Since mid-2024, Russian military units have been filing lawsuits en masse to have missing soldiers officially declared dead. By December 2025, there were around 90,000 such cases — we don’t know how many more dead soldiers are officially considered missing by their units.
Meanwhile, information on missing Ukrainian soldiers is freely available through UALosses, a database maintained by anonymous volunteers. The project currently lists around 85,000 named casualties.
Where the data comes from
In the end, the only figures in the CSIS report that can be backed up with documentation are Russian deaths (including an unknown number of missing) and some of the dead and missing soldiers on the Ukrainian side. Estimates of the wounded on both sides appear to be either based on intelligence sources or are purely speculative.
The authors of the report don’t explain exactly how they arrived at their estimates for either side. They only write that their number are based on “CSIS estimates; UK Ministry of Defence estimates; analysis of data collected by Russian news outlet Mediazona and the BBC Russian Service; and author estimates based on interviews with U.S., European, and Ukrainian government officials.”
It’s unclear how they got the figures for the wounded, who don’t appear on any lists that are confirmed by name. Nor do they reference publicly available named lists of Ukrainian soldiers killed in action, such as those maintained by the UALosses project.

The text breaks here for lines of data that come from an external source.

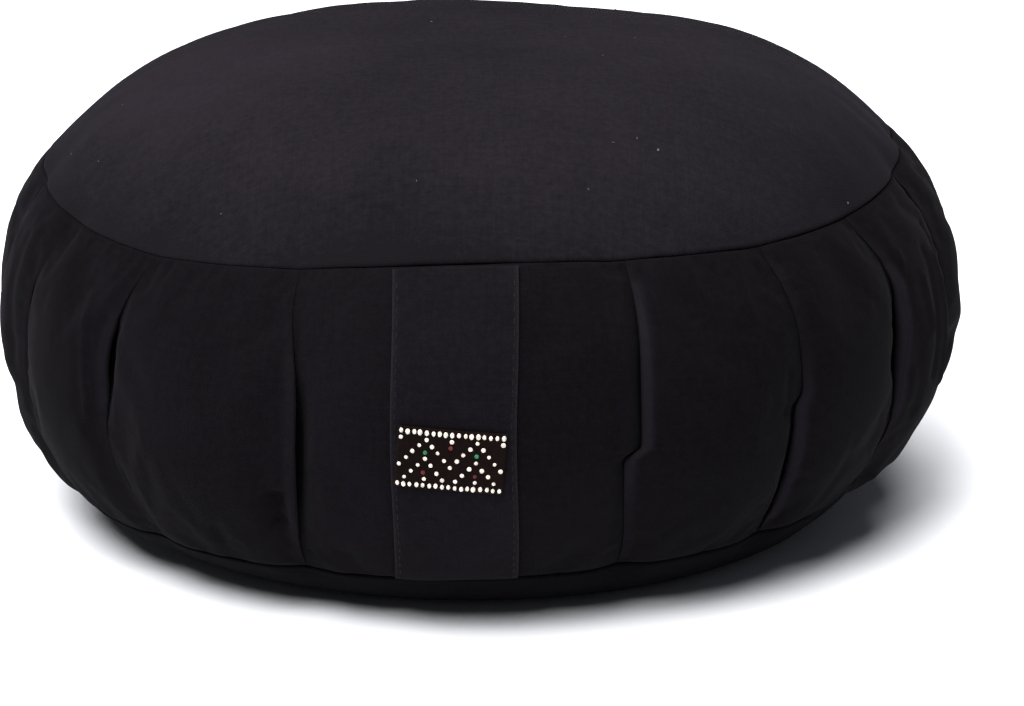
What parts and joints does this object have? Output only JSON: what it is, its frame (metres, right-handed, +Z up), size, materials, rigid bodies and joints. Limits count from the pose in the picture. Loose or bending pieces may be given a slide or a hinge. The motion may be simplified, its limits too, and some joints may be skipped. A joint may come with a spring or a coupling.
{
  "type": "zafu meditation cushion",
  "caption": "Round filled floor cushion with a knife-pleated side wall, domed top and bottom panels, and a flat carry strap with a small woven patch.",
  "frame": {"origin": "middle of the flat base, on the surface the cushion rests on", "axes": "+Z up through the crown; -Y is the front, the side with the carry strap; +X to the right seen from the front"},
  "size_m": [0.3287, 0.3345, 0.1605],
  "materials": {
    "wall_cloth": "matt black plain-weave cotton, pleated",
    "panel_cloth": "matt black plain-weave cotton, faintly faded",
    "strap_cloth": "matt black plain-weave cotton, doubled and topstitched",
    "patch_weave": "dark brown woven patch with raised ivory dots"
  },
  "bodies": {
    "root": {"cushion_body": "wall_cloth", "top_panel": "panel_cloth", "bottom_panel": "panel_cloth", "carry_strap": "strap_cloth", "label_patch": "patch_weave"}
  },
  "joints": []
}
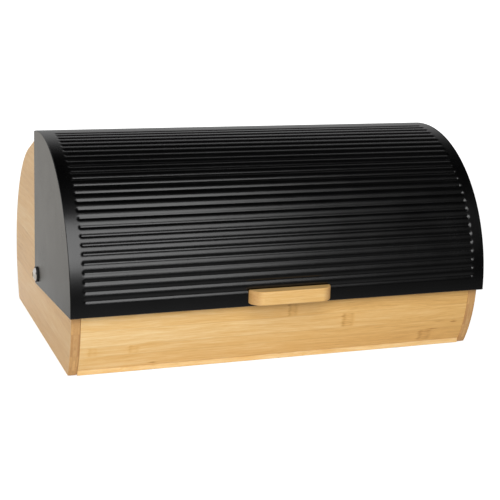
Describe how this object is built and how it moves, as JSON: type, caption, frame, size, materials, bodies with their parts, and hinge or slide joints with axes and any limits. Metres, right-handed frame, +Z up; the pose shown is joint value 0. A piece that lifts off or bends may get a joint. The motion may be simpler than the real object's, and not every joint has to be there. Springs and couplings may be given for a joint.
{
  "type": "bread box",
  "caption": "Bread box with rounded wooden sides, a low wooden front board and a curved black sheet metal lid, pressed with fine grooves, that swings up and back on side pivots.",
  "frame": {"origin": "middle of the footprint of the whole box with its lid closed, on the table under the foot pads", "axes": "+X to the right seen from the front, +Y to the back, +Z up"},
  "size_m": [0.3982, 0.294, 0.1959],
  "materials": {
    "bamboo": "satin clear lacquer over laminated strips",
    "dowel_wood": "plain",
    "black_steel": "satin powder coat",
    "zinc_steel": "zinc plated",
    "chrome": "polished",
    "black_nylon": "matt",
    "white_nylon": "matt",
    "clear_silicone": "soft, slightly milky",
    "grey_rubber": "matt"
  },
  "bodies": {
    "box": {"left_side_panel": "bamboo", "right_side_panel": "bamboo", "front_board": "bamboo", "floor_board": "bamboo", "back_sheet": "black_steel", "top_rail": "bamboo", "rear_batten": "bamboo", "front_dowels": "dowel_wood", "rail_dowels": "dowel_wood", "floor_screws": "zinc_steel", "back_sheet_screws": "zinc_steel", "front_left_pad": "grey_rubber", "front_right_pad": "grey_rubber", "rear_left_pad": "grey_rubber", "rear_right_pad": "grey_rubber", "left_bumper": "clear_silicone", "right_bumper": "clear_silicone", "left_pivot_screw": "chrome", "right_pivot_screw": "chrome", "left_outer_washer": "black_nylon", "right_outer_washer": "black_nylon", "left_inner_washer": "white_nylon", "right_inner_washer": "white_nylon", "left_nut_washer": "zinc_steel", "right_nut_washer": "zinc_steel", "left_cap_nut": "chrome", "right_cap_nut": "chrome"},
    "lid": {"lid_cover": "black_steel", "left_cheek": "black_steel", "right_cheek": "black_steel", "handle": "bamboo", "handle_screws": "zinc_steel", "handle_washers": "zinc_steel"}
  },
  "joints": [
    {"name": "lid_hinge", "type": "hinge", "parent": "box", "child": "lid", "pos_m": [0, 0.016, 0.0583], "axis": [-1, 0, 0], "range_deg": [0, 95]}
  ]
}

Where the math doesn’t add up
The report’s authors write:
Russian battlefield casualties and fatalities are significantly greater than Ukrainian casualties and fatalities — with a ratio of roughly 2.5:1 or 2:1. Ukrainian forces likely suffered somewhere between 500,000 and 600,000 casualties, including killed, wounded, and missing, and between 100,000 and 140,000 fatalities between February 2022 and December 2025.
Once again, the sources cited are CSIS’s own calculations and the named lists compiled by Mediazona and BBC News Russian — though neither actually tracks Ukrainian losses.
The UALosses named lists currently include 177,000 people: 87,000 killed, 85,900 missing, and 4,500 captured. Therefore, the 100,000–140,000 deaths estimate is only plausible if about half of Ukraine’s missing are still alive, and all of the dead have been identified.
In theory, that’s possible. But there are two reasons to doubt it:
- First, we know that in Russia, only around 50–60 percent of the dead make it into named lists, depending on age and date of death. The CSIS report offers no evidence to suggest that Ukrainian lists are somehow far more complete.
- Second, officer casualties on both sides are almost identical: 6,534 for Ukraine, 6,168 for Russia. That’s hard to reconcile with a 2–2.5 to 1 ratio overall, as the report claims. Russia has far more enlisted personnel, which could skew the ratio of officers killed — but the authors don’t address this in their report, nor do they explain their methodology for counting Ukrainian losses.
What ‘more losses than any major power since World War II’ means
The sheer scale of Russia’s losses stands out especially when compared with U.S. casualties in the wars it has fought since 1945. Even if you combine those killed, missing, and wounded in the Vietnam War, total U.S. losses come to about 47,000. In the Korean War, the figure is 54,000. Both are considerably smaller than Russia’s losses in this war — even if we count only the dead, at roughly 300,000.
That said, the statement shouldn’t be taken to mean that there haven’t been other wars with comparable losses since 1945. CSIS is specifically comparing so-called “major powers.” In both Korea and Vietnam, the U.S.’s opponents suffered far heavier losses — 317,000 and 700,000, respectively, according to the American Correlates of War project.